Scan the data below and pick out the lines containing the word "loose".

------ ENTRIES PROVIDED ------

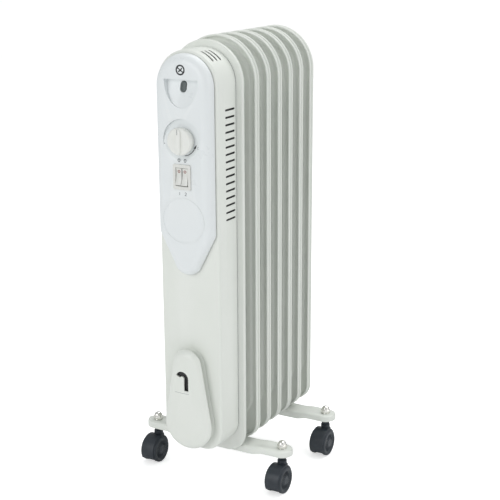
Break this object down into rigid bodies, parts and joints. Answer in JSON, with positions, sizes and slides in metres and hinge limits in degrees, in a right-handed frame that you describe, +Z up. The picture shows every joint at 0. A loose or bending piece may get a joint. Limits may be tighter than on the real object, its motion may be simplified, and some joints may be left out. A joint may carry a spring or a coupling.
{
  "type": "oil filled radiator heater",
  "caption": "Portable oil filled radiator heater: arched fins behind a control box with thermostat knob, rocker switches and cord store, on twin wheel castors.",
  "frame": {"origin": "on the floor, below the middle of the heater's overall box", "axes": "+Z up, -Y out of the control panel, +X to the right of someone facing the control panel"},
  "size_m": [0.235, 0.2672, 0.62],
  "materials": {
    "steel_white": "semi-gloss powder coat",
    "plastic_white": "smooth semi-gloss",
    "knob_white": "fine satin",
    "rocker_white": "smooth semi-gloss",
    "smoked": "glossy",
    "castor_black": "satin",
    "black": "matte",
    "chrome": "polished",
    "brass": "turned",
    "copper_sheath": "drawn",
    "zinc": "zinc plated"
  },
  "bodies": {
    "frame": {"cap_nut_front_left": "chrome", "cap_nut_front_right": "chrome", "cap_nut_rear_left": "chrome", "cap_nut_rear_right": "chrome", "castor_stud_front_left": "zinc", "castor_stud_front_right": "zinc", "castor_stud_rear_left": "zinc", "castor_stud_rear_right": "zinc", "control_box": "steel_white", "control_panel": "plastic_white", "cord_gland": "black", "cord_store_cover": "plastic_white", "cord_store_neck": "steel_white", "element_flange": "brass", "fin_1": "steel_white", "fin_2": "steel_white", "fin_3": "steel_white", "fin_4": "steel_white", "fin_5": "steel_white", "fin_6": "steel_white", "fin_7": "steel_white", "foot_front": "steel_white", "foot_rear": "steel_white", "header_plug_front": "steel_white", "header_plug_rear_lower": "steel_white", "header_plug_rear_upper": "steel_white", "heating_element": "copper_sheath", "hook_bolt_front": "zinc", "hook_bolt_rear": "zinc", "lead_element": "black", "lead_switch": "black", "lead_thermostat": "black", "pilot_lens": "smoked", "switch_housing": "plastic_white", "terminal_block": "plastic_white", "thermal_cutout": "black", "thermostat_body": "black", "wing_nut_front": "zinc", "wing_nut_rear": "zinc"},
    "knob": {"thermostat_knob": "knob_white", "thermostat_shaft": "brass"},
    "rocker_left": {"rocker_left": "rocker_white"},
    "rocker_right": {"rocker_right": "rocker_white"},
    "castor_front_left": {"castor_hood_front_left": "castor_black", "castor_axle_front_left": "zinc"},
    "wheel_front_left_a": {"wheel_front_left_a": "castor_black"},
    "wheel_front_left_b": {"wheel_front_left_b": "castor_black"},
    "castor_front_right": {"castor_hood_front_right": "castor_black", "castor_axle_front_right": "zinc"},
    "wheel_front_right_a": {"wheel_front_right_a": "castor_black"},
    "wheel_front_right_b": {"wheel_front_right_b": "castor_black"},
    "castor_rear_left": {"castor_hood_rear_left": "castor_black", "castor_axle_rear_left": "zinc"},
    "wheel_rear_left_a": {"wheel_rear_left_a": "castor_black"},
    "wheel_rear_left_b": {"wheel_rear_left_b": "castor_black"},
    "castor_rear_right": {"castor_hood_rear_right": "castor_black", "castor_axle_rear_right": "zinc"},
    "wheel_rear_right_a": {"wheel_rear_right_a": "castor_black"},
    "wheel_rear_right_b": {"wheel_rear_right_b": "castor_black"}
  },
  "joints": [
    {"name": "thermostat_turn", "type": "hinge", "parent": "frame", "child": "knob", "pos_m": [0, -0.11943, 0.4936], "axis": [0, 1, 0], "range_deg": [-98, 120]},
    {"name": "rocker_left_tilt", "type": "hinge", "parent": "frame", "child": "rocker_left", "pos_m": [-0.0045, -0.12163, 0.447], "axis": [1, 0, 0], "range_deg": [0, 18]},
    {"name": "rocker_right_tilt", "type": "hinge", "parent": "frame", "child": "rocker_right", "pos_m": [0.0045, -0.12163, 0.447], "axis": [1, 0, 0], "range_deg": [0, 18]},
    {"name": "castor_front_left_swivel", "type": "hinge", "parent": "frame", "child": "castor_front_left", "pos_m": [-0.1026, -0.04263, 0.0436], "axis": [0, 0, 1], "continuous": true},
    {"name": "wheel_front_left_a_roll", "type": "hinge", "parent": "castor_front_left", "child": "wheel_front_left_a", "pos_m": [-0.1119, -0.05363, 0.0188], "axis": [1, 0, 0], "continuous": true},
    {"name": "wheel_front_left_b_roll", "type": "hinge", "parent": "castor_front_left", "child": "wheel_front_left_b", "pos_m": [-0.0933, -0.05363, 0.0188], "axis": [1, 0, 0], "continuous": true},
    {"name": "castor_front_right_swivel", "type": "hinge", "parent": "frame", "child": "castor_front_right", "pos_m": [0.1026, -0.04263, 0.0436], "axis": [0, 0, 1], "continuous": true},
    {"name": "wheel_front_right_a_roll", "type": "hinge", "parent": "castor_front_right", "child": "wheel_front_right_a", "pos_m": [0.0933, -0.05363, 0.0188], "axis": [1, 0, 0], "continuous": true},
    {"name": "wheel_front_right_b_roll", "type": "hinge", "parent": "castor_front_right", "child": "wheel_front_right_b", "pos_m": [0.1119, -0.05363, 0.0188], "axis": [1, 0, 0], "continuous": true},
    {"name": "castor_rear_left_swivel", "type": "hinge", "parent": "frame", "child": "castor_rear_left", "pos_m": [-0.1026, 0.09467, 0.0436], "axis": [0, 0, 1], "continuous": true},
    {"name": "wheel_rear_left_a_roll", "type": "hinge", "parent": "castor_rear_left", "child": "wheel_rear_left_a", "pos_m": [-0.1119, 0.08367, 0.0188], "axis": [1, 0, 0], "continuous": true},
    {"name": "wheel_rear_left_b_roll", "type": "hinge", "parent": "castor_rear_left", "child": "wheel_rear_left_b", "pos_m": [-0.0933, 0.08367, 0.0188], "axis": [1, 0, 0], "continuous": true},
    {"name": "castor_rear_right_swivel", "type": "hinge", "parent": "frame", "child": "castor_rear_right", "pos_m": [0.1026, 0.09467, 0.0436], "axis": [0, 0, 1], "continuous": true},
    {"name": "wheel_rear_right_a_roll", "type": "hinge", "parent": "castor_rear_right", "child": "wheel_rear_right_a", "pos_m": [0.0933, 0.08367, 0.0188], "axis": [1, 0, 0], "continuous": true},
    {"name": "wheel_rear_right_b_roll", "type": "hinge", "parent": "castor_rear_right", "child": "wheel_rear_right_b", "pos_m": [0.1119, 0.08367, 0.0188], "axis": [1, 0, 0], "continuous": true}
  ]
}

------
------ ENTRIES PROVIDED ------

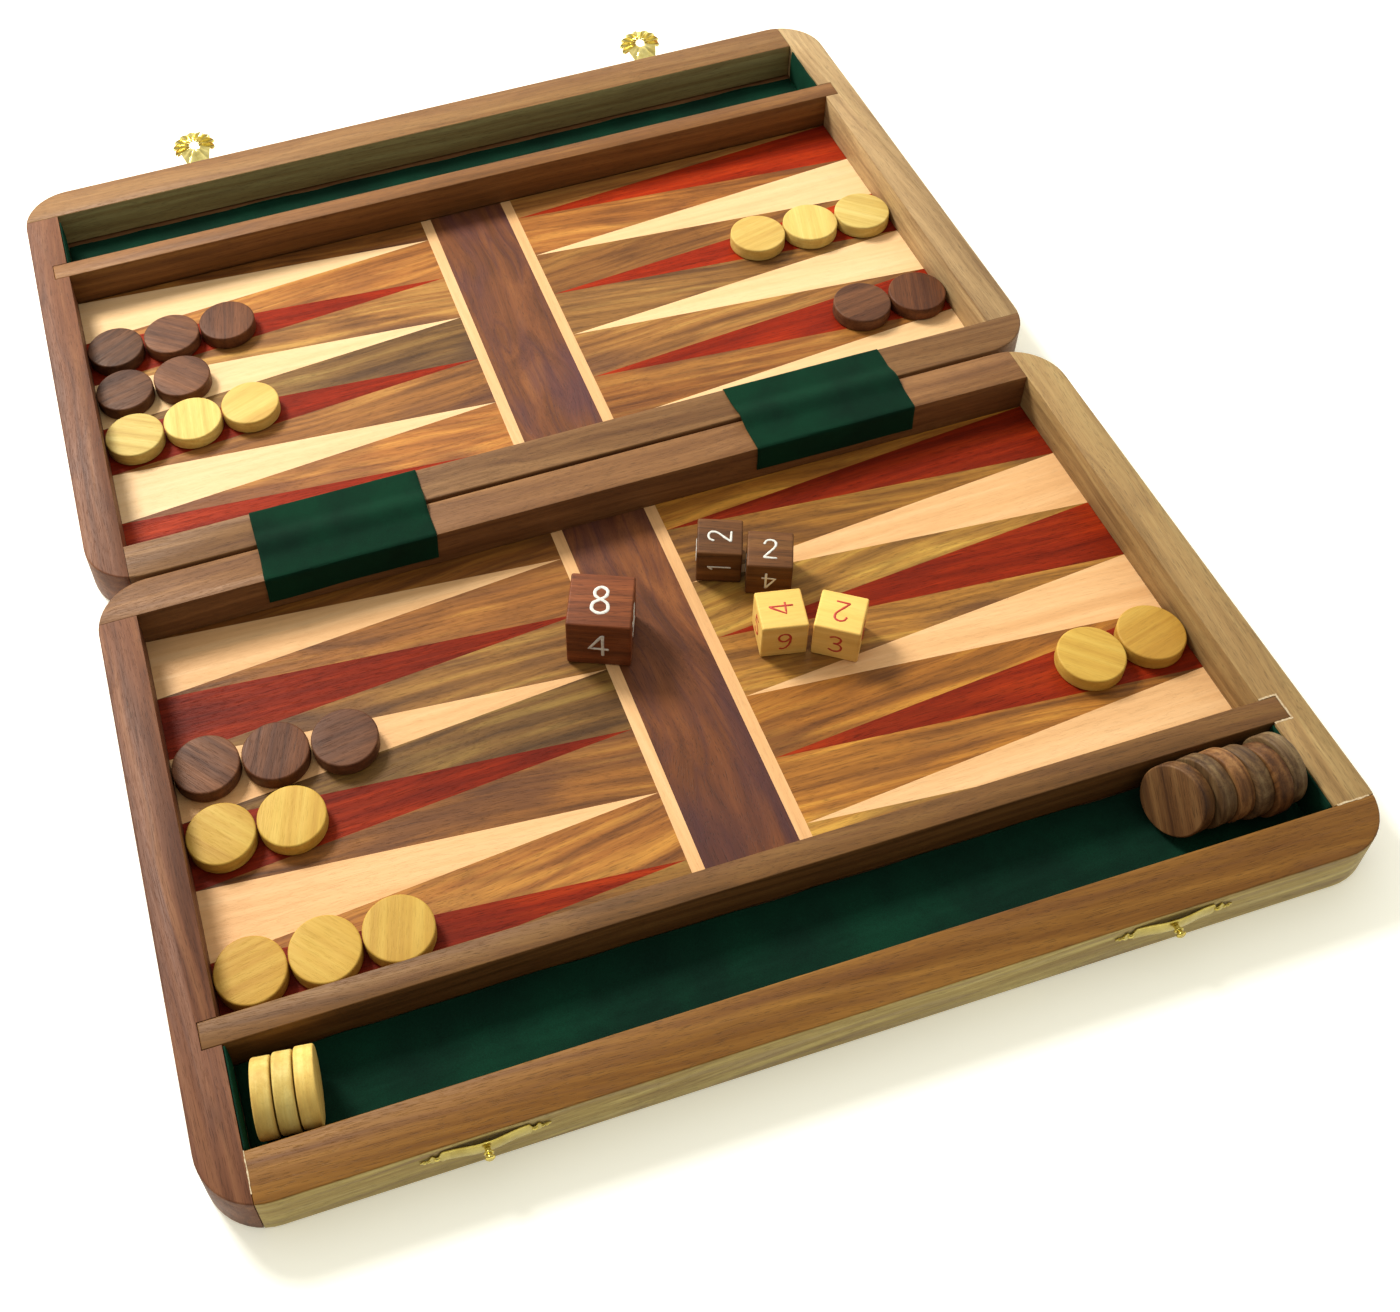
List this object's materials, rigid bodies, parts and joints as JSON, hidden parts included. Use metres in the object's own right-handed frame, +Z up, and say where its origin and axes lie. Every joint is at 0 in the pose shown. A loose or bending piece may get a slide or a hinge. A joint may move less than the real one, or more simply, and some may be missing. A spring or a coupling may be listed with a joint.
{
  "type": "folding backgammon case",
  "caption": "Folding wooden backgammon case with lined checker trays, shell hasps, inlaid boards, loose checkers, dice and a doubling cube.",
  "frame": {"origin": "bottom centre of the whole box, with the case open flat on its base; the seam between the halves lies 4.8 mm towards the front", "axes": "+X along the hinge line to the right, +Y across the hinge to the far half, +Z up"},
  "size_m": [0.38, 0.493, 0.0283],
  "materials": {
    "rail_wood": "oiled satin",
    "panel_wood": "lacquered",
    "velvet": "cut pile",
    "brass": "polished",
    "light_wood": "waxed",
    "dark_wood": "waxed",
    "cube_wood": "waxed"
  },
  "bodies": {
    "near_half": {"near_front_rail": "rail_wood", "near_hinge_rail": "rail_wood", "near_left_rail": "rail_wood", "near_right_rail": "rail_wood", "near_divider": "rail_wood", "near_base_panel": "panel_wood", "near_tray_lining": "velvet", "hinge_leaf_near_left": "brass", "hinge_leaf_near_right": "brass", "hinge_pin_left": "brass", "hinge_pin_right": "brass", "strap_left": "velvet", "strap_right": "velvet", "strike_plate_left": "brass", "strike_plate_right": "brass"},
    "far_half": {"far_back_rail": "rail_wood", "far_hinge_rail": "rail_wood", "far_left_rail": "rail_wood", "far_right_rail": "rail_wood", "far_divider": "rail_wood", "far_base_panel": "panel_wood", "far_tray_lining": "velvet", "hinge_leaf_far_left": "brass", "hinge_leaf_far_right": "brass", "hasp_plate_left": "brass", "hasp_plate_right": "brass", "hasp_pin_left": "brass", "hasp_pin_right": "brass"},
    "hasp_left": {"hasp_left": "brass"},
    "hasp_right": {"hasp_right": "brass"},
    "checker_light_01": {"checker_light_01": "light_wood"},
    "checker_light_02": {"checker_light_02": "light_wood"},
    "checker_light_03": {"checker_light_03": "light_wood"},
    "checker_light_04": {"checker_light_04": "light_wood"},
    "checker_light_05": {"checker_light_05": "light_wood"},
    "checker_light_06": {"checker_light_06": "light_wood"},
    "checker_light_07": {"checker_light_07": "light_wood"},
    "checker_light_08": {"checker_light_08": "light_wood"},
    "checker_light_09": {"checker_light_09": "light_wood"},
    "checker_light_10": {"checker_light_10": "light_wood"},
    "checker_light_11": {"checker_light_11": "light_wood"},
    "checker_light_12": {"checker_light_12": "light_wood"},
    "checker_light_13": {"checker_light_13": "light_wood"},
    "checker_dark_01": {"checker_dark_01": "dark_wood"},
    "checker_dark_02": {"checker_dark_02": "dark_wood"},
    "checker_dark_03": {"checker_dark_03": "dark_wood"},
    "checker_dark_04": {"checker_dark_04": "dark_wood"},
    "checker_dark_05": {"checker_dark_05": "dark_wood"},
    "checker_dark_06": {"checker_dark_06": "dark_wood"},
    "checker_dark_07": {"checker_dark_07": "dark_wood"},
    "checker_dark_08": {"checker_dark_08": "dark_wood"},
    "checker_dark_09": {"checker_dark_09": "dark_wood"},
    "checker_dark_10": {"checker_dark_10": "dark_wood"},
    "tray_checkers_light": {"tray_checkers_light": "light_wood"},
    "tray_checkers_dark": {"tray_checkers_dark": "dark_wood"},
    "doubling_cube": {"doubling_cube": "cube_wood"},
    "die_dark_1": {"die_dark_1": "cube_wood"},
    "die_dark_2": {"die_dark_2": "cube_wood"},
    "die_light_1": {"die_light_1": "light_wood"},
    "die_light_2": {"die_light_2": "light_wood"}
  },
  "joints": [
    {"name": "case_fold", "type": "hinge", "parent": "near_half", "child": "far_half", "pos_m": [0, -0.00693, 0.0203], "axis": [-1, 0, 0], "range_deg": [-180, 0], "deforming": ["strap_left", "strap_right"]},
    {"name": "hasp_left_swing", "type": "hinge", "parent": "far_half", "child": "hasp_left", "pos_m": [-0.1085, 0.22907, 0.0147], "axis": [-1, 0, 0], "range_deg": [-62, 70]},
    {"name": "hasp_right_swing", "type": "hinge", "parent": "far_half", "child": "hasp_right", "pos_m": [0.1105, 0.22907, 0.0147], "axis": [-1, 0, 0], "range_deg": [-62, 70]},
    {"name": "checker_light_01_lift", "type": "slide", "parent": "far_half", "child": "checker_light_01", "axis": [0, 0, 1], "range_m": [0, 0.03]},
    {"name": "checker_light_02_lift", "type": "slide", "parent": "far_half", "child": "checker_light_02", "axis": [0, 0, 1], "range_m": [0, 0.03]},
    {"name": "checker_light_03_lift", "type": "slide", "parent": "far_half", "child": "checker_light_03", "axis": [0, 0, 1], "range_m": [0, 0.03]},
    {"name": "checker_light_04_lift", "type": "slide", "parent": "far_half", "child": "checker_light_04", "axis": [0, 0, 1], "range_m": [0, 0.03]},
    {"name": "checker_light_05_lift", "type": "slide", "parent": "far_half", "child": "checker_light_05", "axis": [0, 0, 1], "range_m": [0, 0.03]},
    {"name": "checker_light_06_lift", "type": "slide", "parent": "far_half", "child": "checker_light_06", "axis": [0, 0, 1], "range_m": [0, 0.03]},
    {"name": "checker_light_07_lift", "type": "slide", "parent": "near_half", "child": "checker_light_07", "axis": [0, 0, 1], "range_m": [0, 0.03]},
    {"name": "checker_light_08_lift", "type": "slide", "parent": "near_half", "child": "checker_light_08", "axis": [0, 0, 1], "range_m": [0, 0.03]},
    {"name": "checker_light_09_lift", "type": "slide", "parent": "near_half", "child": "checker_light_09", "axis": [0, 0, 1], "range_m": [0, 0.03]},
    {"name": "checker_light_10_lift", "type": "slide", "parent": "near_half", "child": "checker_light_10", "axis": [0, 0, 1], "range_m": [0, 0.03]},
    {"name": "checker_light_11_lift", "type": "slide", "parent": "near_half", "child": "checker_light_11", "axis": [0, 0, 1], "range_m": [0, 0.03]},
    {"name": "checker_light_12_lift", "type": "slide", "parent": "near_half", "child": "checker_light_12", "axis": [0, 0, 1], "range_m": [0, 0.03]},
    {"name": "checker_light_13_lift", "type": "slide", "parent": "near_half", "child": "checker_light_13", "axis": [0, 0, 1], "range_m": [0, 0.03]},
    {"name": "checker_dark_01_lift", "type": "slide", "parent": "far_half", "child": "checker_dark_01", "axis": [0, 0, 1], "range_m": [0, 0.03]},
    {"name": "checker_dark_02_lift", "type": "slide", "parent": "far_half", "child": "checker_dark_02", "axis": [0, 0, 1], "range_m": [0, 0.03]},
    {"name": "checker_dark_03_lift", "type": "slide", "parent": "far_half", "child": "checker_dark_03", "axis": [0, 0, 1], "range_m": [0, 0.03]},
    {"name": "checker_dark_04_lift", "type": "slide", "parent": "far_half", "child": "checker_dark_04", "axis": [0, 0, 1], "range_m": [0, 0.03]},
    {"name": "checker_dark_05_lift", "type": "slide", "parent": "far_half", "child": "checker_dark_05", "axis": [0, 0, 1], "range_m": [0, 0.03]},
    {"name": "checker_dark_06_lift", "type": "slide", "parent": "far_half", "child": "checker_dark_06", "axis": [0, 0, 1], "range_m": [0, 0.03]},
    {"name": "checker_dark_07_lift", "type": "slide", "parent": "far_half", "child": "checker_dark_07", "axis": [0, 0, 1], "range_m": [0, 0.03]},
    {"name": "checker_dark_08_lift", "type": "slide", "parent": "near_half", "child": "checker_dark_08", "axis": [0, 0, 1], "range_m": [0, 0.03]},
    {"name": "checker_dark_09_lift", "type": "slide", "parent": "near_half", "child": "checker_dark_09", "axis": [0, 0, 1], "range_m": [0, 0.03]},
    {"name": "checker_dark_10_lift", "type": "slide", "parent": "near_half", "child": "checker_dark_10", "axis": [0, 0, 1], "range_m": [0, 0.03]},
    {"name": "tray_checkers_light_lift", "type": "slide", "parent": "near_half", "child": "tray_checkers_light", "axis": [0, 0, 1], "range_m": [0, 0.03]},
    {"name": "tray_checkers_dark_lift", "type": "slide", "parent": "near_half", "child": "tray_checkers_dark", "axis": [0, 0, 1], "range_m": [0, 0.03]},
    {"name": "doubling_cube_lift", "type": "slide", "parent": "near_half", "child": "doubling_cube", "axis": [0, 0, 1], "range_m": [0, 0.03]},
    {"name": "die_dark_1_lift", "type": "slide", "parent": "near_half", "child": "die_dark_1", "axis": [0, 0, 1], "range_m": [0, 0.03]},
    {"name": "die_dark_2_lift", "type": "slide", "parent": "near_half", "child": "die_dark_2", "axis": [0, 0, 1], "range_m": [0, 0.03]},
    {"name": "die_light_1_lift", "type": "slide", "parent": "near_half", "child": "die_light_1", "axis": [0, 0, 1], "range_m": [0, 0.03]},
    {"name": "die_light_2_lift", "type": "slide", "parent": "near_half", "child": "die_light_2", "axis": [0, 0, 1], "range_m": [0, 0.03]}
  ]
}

------
------ ENTRIES PROVIDED ------

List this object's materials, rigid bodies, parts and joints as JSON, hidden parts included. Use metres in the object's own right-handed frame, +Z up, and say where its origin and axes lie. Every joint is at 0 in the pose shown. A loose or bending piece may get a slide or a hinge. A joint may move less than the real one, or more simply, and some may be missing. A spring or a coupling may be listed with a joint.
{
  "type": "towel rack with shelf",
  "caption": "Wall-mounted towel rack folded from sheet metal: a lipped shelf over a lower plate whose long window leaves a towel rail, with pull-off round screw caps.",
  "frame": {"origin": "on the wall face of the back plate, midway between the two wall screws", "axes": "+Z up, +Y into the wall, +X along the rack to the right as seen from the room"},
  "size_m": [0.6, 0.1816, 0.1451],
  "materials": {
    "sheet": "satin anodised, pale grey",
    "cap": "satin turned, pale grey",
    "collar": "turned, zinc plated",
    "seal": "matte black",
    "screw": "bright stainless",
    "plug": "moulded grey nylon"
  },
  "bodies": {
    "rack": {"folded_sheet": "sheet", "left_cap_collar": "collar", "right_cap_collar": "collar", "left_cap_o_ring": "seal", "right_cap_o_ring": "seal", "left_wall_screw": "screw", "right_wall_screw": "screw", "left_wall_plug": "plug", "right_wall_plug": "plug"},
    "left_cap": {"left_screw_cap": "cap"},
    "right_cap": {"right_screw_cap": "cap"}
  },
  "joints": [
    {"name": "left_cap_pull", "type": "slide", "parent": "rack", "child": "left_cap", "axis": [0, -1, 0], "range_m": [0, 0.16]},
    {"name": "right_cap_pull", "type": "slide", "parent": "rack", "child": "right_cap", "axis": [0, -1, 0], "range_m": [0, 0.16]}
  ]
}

------

## FINISHED EXERCISE
Break this object down into rigid bodies, parts and joints. Answer in JSON, with positions, sizes and slides in metres and hinge limits in degrees, in a right-handed frame that you describe, +Z up. The picture shows every joint at 0. A loose or bending piece may get a joint. Limits may be tighter than on the real object, its motion may be simplified, and some joints may be left out. A joint may carry a spring or a coupling.
List this object's materials, rigid bodies, parts and joints as JSON, hidden parts included. Use metres in the object's own right-handed frame, +Z up, and say where its origin and axes lie. Every joint is at 0 in the pose shown. A loose or bending piece may get a slide or a hinge. A joint may move less than the real one, or more simply, and some may be missing. A spring or a coupling may be listed with a joint.
  "caption": "Folding wooden backgammon case with lined checker trays, shell hasps, inlaid boards, loose checkers, dice and a doubling cube.",
List this object's materials, rigid bodies, parts and joints as JSON, hidden parts included. Use metres in the object's own right-handed frame, +Z up, and say where its origin and axes lie. Every joint is at 0 in the pose shown. A loose or bending piece may get a slide or a hinge. A joint may move less than the real one, or more simply, and some may be missing. A spring or a coupling may be listed with a joint.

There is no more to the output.